The selection of Mr. Klimmer to serve as President was not pursuant to any arrangement or understanding with respect to any other person. In addition, there are no family relationships between Mr. Klimmer and any director, executive officer, or person nominated to become a director or executive officer of the Company, and there are no related person transactions between the Company and Mr. Klimmer required to be disclosed pursuant to Item 404(a) of Regulation S-K under the Securities Exchange Act of 1934, as amended (the “Exchange Act”).
In connection with the appointment of Mr. Klimmer as President of the Company, the Compensation Committee of the Board (the “Compensation Committee”) and the Board agreed to pay Mr. Klimmer an annual base salary of EUR 241,061 per year. Mr. Klimmer will also be eligible to receive a cash bonus under the Company’s Short-Term Incentive cash bonus plan. For fiscal year 2023, the Board shall determine specific target goals which, if met within parameters determined by the Compensation Committee, Mr. Klimmer will be eligible to receive a target cash bonus of up to fifty percent (50%) of his annual base salary, with a stretch goal of one hundred percent (100%).
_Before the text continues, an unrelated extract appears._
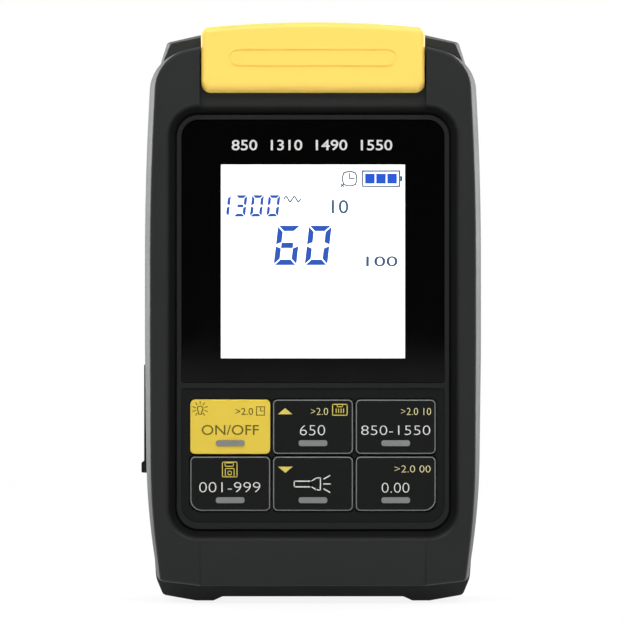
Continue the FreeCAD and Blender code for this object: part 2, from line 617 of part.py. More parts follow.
# ================================================================ keys and their mat
PITCH_X = KEY_WIDTH + KEY_SPACE_X
PITCH_Z = KEY_HEIGHT + KEY_SPACE_Z
KEYS_MIDDLE_Z = (FIELD_BOTTOM + FIELD_TOP) / 2
KEYS = [("key_on_off", -1, 1), ("key_fault_locator", 0, 1), ("key_wavelength", 1, 1),
        ("key_save", -1, 0), ("key_torch", 0, 0), ("key_reference", 1, 0)]


def key_centre(column, row):
    """Middle of a key's front face."""
    return column * PITCH_X, KEYS_MIDDLE_Z + (row - 0.5) * PITCH_Z


def key_corners(column, row, grow):
    """Outline of one key; the outer lower corners of the end keys are rounder."""
    x, z = key_centre(column, row)
    half_x = KEY_WIDTH / 2 + grow
    half_z = KEY_HEIGHT / 2 + grow
    right = KEY_END_CORNER if (column, row) == (1, 0) else KEY_CORNER
    left = KEY_END_CORNER if (column, row) == (-1, 0) else KEY_CORNER
    return [(x + half_x, z - half_z, right), (x + half_x, z + half_z, KEY_CORNER),
            (x - half_x, z + half_z, KEY_CORNER), (x - half_x, z - half_z, left)]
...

The fiscal year 2023 payout will be prorated for his time as President of the Company. Mr. Klimmer will also be eligible to participate in the Company’s Long-Term Incentive (“LTI”) equity plan. Fiscal year 2023 LTI equity grants are currently being determined by the Compensation Committee.
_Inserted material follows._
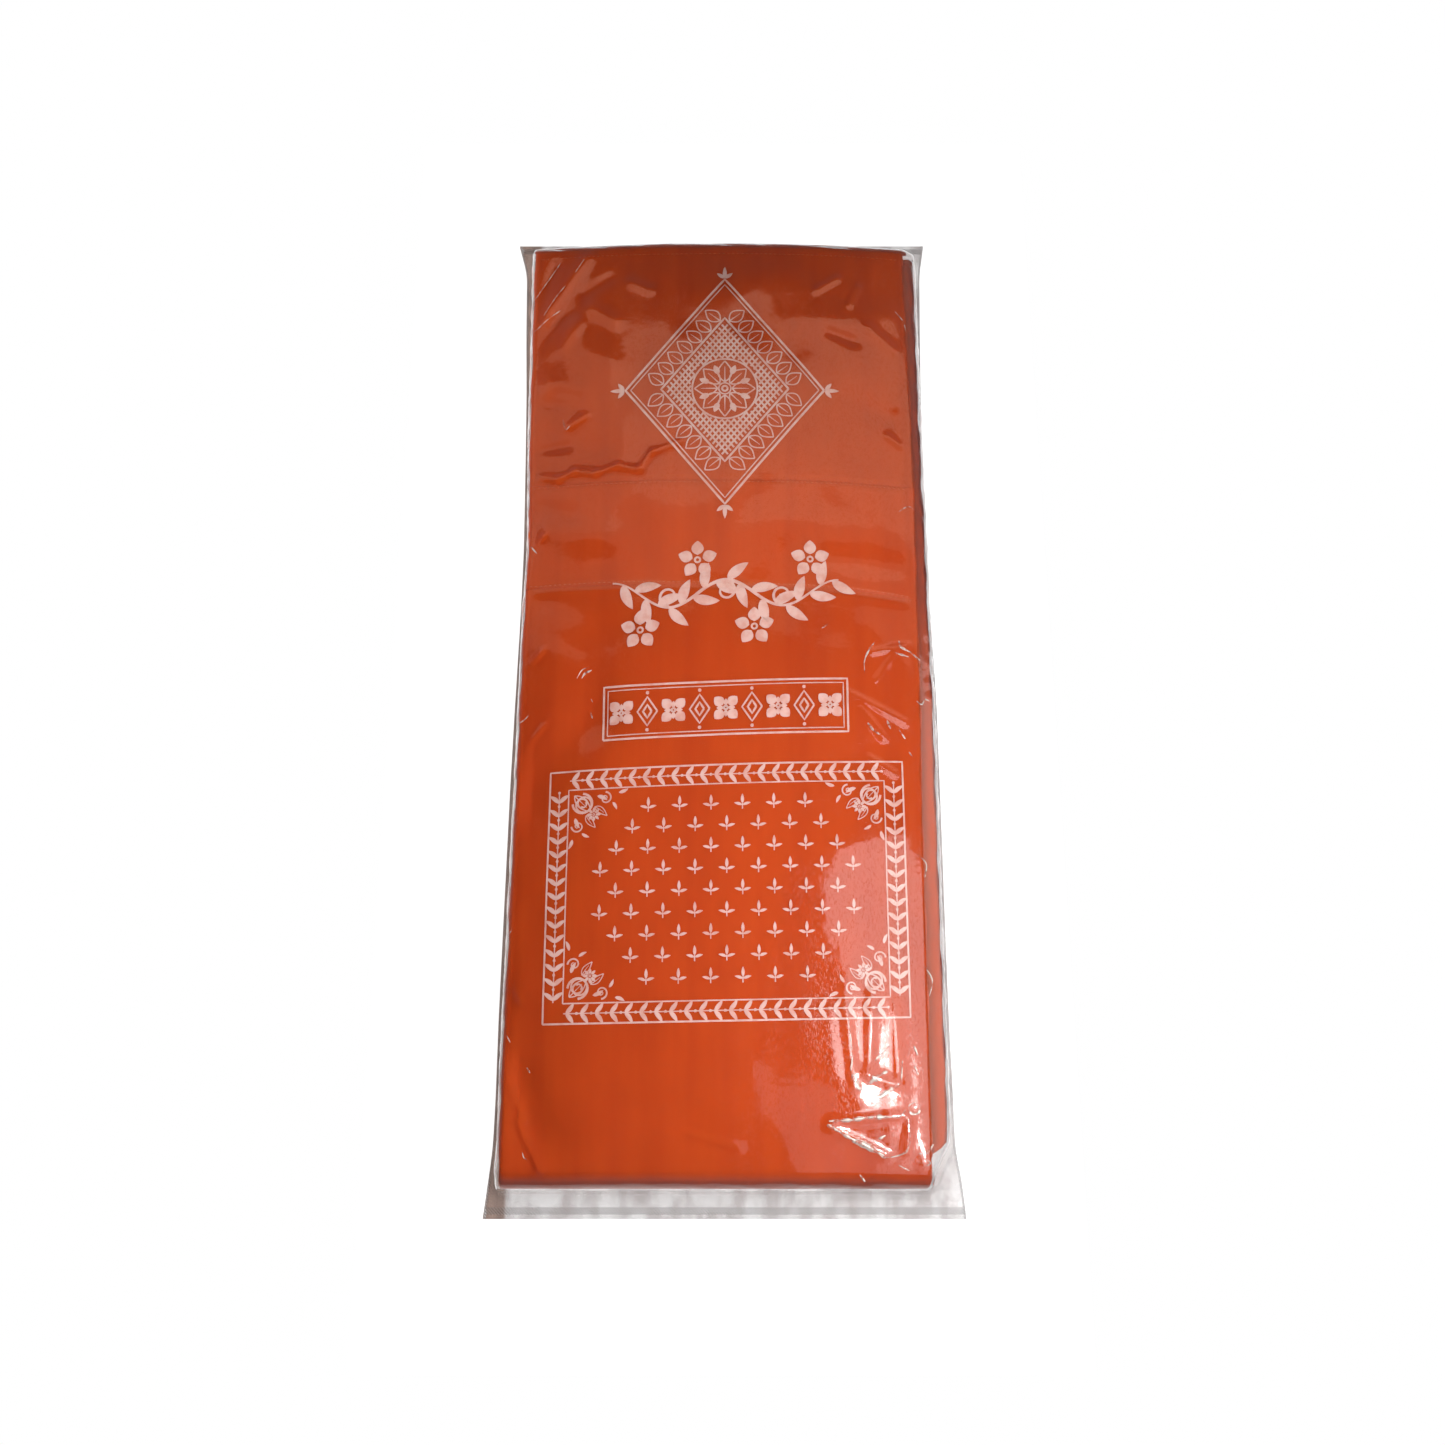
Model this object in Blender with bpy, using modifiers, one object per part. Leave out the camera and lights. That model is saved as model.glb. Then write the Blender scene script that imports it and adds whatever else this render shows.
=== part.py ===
"""A monk's robe, pleated and folded in three, in a clear bag. Metres, +Z up, resting on z = 0.

+Y runs along the stack to its free end, and -Y to the end where the outer fold wraps round.
Every piece is worked out on a stack with a flat top. One function, puffed(), then lifts all the
pieces alike into the crown and the large folds, so the gaps between them stay as they were.
"""

import math

import bmesh
import bpy
import numpy as np

COLLECTION = "folded_monk_robe"

# The bag
FILM_WALL = 0.0005
GAP = 0.0003
FILM_FLOOR = FILM_WALL + GAP + FILM_WALL

# The folded cloth
PANEL_WALL = 0.0012
BAND_PROUD = 0.0005
STACK_BOTTOM = FILM_WALL + GAP
STACK_TOP = 0.0265
STACK_NEAR = -0.300
LOWER_FAR = 0.300
UPPER_FAR = 0.296
GROOVE = 0.0016
CHORD_ROOM = 0.0005
CORE_INSET = PANEL_WALL + GAP + CHORD_ROOM
FILM_OUT = BAND_PROUD + GAP + FILM_WALL

# The film low on its sides, from the margin up, and where it bends over the middle packet
LOW_SIDE_LEFT = (
    # out, z
    (0.0008, 0.0034),
    (0.0000, 0.0095),
)
LOW_SIDE_RIGHT = (
    # out, z
    (0.0008, 0.0034),
    (0.0000, 0.0085),
)
LEDGE_BEND_IN = 0.0004
LEDGE_BEND_HEIGHT = 0.0012

# The film at both ends of the bag, with the share of its full height
NEAR_RISE = (
    # y, share
    (-0.3180, 0.00),
    (-0.3075, 0.00),
    (-0.3038, 0.08),
    (-0.3017, 0.30),
)
FAR_FALL = (
    # y, share
    (0.2968, 1.00),
    (0.2990, 0.94),
    (0.3014, 0.68),
    (0.3017, 0.30),
    (0.3038, 0.07),
    (0.3075, 0.00),
    (0.3180, 0.00),
)
LEVEL_FILM_END = 0.2885

# The outer fold at the near end is half an ellipse, and so is the inner fold at the far end.
WRAP_REACH = 0.011
WRAP_MIDDLE = (STACK_BOTTOM + STACK_TOP) / 2
WRAP_HALF = (STACK_TOP - STACK_BOTTOM) / 2
WRAP_ANGLES = (22.5, 45, 67.5, 90, 112.5, 135, 157.5)
INNER_FOLD_REACH = 0.008

# Crown over the middle of the stack
CROWN = 0.0115
CROWN_POWER = 2.2
FULL_LIFT_FROM = STACK_TOP - 0.003
LEVEL_EDGE = 0.003

# Spans of the meshes
SPANS_ACROSS = 12
LONGEST_SPAN = 0.048
NEAR_CORNER = 0.007
FAR_CORNER = 0.004
CORNER_STEP = 30

# Edges along the stack, as distances from its middle line, and its share of the crown
EDGES = np.array(
    [
        # y, left, top_right, middle_right, bag_left, bag_right, crown
        (-0.318, -0.1280, 0.1180, 0.1180, -0.1385, 0.1410, 0.05),
        (-0.296, -0.1281, 0.1187, 0.1187, -0.1360, 0.1389, 0.14),
        (-0.281, -0.1277, 0.1193, 0.1193, -0.1345, 0.1363, 0.33),
        (-0.277, -0.1275, 0.1195, 0.1285, -0.1342, 0.1360, 0.38),
        (-0.252, -0.1276, 0.1197, 0.1296, -0.1338, 0.1360, 0.63),
        (-0.207, -0.1275, 0.1200, 0.1297, -0.1339, 0.1354, 0.86),
        (-0.161, -0.1268, 0.1204, 0.1297, -0.1335, 0.1354, 0.96),
        (-0.114, -0.1262, 0.1208, 0.1299, -0.1330, 0.1356, 1.00),
        (-0.065, -0.1256, 0.1214, 0.1302, -0.1325, 0.1357, 1.00),
        (-0.015, -0.1253, 0.1226, 0.1304, -0.1316, 0.1358, 1.00),
        (0.037, -0.1248, 0.1227, 0.1299, -0.1304, 0.1345, 1.00),
        (0.063, -0.1240, 0.1228, 0.1296, -0.1300, 0.1338, 1.00),
        (0.090, -0.1233, 0.1230, 0.1297, -0.1298, 0.1334, 1.00),
        (0.118, -0.1242, 0.1234, 0.1295, -0.1302, 0.1332, 1.00),
        (0.160, -0.1254, 0.1232, 0.1291, -0.1310, 0.1333, 0.99),
        (0.203, -0.1259, 0.1228, 0.1288, -0.1320, 0.1335, 0.95),
        (0.250, -0.1260, 0.1222, 0.1290, -0.1338, 0.1346, 0.84),
        (0.296, -0.1268, 0.1215, 0.1287, -0.1350, 0.1360, 0.62),
        (0.318, -0.1268, 0.1215, 0.1287, -0.1410, 0.1395, 0.50),
    ]
)
EDGE_COLUMNS = ("y", "left", "top_right", "middle_right", "bag_left", "bag_right", "crown")
MIDDLE_END_ROUND = 0.005

# Fold edges that show on the long sides, from the floor up, with how far each stands back
LAYERS = (
    # right_edge, left_back, right_back, far_back
    ("top_right", 0.0016, 0.0004, 0.0000),
    ("top_right", 0.0005, -0.0012, 0.0000),
    ("top_right", 0.0010, -0.0003, 0.0000),
    ("middle_right", 0.0003, 0.0012, 0.0000),
    ("middle_right", 0.0000, 0.0000, 0.0000),
    ("middle_right", 0.0008, 0.0007, 0.0000),
    ("top_right", 0.0002, 0.0001, 0.0009),
    ("top_right", 0.0009, 0.0006, 0.0000),
    ("top_right", 0.0012, 0.0009, 0.0004),
)
LOWER_LAYERS = 6
TOP_LAYER = len(LAYERS) - 1
LAYER_HEIGHT = (STACK_TOP - STACK_BOTTOM) / len(LAYERS)
SHOULDER = STACK_TOP - (STACK_BOTTOM + TOP_LAYER * LAYER_HEIGHT) - GAP
SHOULDER_ROUND = 0.75
ROUND_EDGE = (
    # share_of_height, inset
    (0.30, 0.0),
    (0.70, 0.0),
    (0.96, GROOVE),
)
GROOVE_UNDER_STEP = (0.04, GROOVE)
CORE_RANGE = (-0.2815, 0.287)
SEAM_ROOM = 0.003

# The two seams of the cross band, as places along the stack
SEAMS = np.array(
    [
        # x, near_seam, far_seam
        (-0.125, 0.0568, 0.1262),
        (-0.060, 0.0572, 0.1266),
        (0.000, 0.0556, 0.1262),
        (0.070, 0.0545, 0.1268),
        (0.100, 0.0520, 0.1260),
        (0.125, 0.0490, 0.1252),
    ]
)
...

Pursuant to Mr. Klimmer’s Managing Director Services Contract (“Klimmer Services Contract”), in the event of termination of Mr. Klimmer’s employment, Mr. Klimmer will be entitled to a nine (9) month notice period under the Klimmer Services Contract. These summaries are qualified in their entirety by reference to the text of the Klimmer Services Contract and the Supplement to the Klimmer Services Contract, which are included as Exhibits 10.1 and 10.2 to this Current Report on Form 8-K, respectively, and are incorporated herein by reference.
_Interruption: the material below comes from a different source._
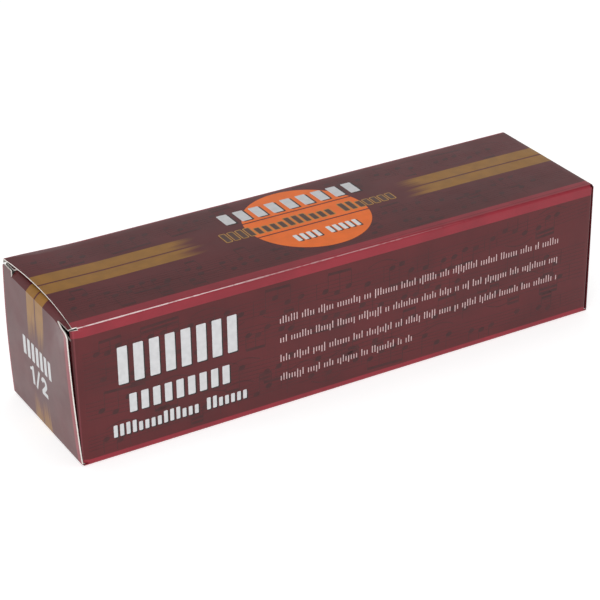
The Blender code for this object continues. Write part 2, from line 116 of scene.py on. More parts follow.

Mr. Klimmer has executed an Indemnification Agreement with the Company. Attached as Exhibit 10.3, and incorporated herein by reference, is a copy of the form of Indemnification Agreement. Mr. Klimmer will be offered a Change in Control Severance Agreement (the “Klimmer CIC Agreement”) with the Company. The Klimmer CIC Agreement will provide for enhanced severance benefits if there should be a change in control of the Company and a reduction in duties or termination of Mr. Klimmer’s employment with the Company within two years of the change in control of the Company.
Item 7.01. | Regulation FD Disclosure. |
On August 17, 2022, the Company issued a press release, announcing the promotion of Mr. Klimmer as described above. A copy of such press release is attached as Exhibit 99.1 and incorporated herein by reference.
In accordance with General Instruction B.2 of Form 8-K, the information furnished under Item 7.01 of this Current Report on Form 8-K and the exhibit attached hereto are deemed to be “furnished” and shall not be deemed “filed” for the purpose of Section 18 of the Exchange Act, or otherwise subject to the liabilities of that section, nor shall such information and exhibits be deemed incorporated by reference into any filing under the Securities Act of 1933, as amended, or the Exchange Act.